Police misconduct is a reality that has become better documented. Studies have shown that it’s rare for departments to fire officers. The data also show that arbitrators regularly overturn discipline and that fired cops routinely return to law enforcement, often at their previous employer – and with back pay, reports Reuters. Last month, the District of Columbia auditor's office found that two out of three cops fired by the Metropolitan Police Department between 2015-2021 were returned to the force, including those with behavior deemed a threat to public safety. In 2020, a Reuters analysis of roughly 3,000 complaints against Minneapolis police officers from the last eight years showed that nine of every 10 were resolved without punishment or intervention. Only five officers were fired. An analysis of records from 37 of the largest police forces showed they hired 91,000 officers in 2017, and had fired 1,881 over the previous decade. At least 451 of those fired officers appealed and were reinstated.

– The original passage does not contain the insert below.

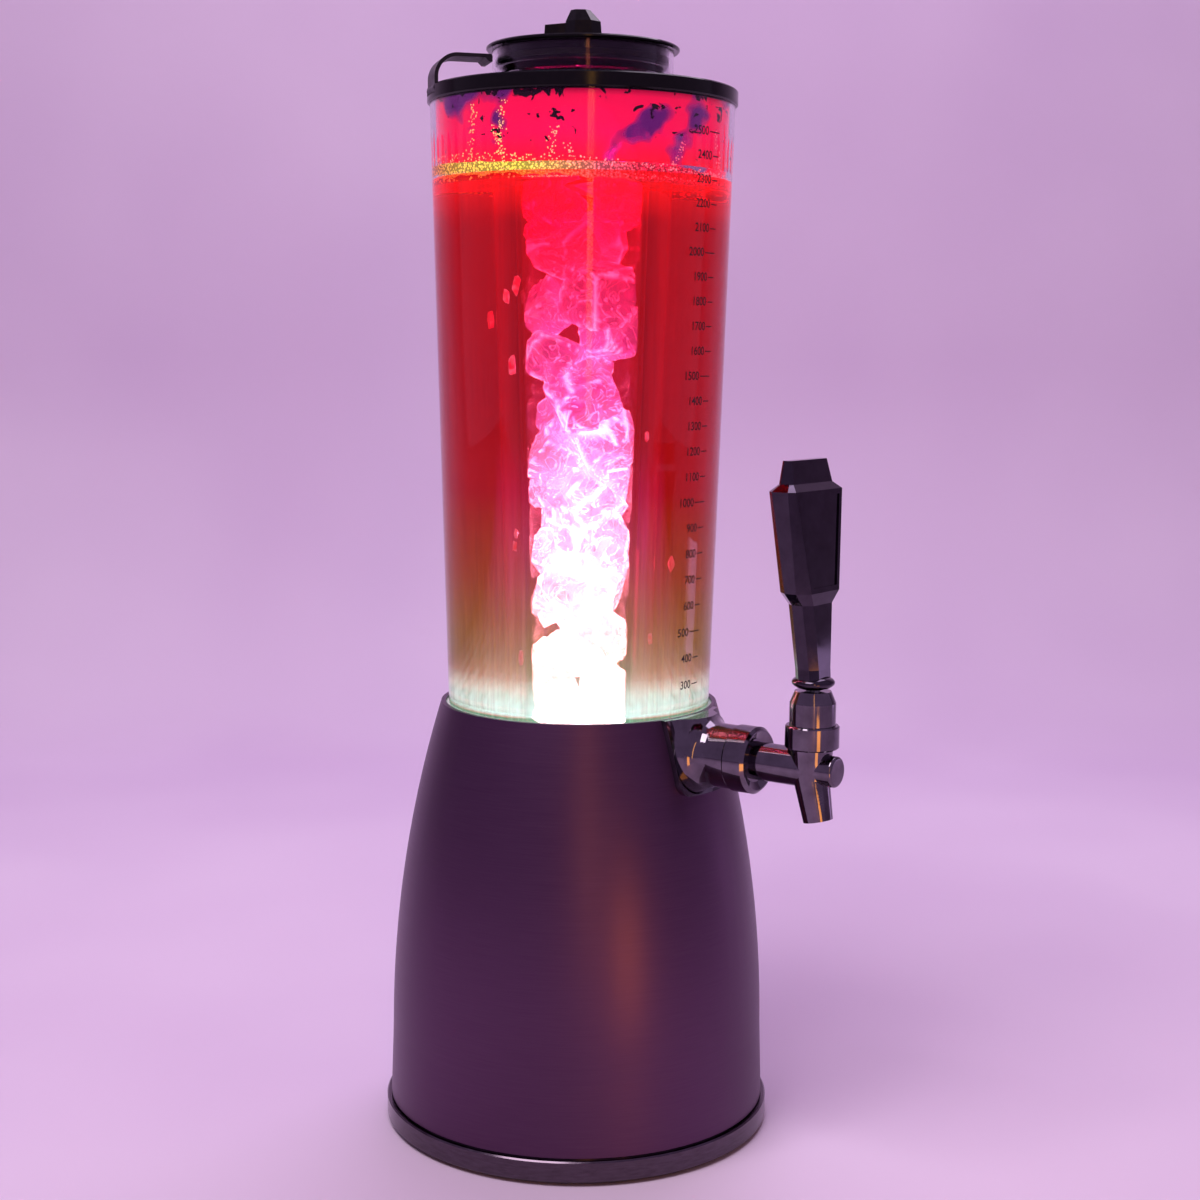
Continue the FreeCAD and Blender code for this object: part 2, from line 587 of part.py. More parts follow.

“In recent years, Philadelphia and Oklahoma City have seen nearly every discharged police officer reinstated through arbitration,” attorney Tyler Adams wrote. Between 2006 and 2020, more than half of all appeals by arbitrators were reduced or overturned. According to Washington D.C.'s audit, 36 of the 49 officers fired between 2015 and 2021 were reinstated and received $374,000 on average. Last week, the Alameda County Sheriff’s Office in California returned badges and guns to nearly all of the 47 officers that the department had stripped of their duties because they had received “unsuitable” grades on their psychological fitness exams. The agency indicated that they were to return each officer to full duty quickly, without concern about the reasons they were deemed psychologically "unsuitable" for police work.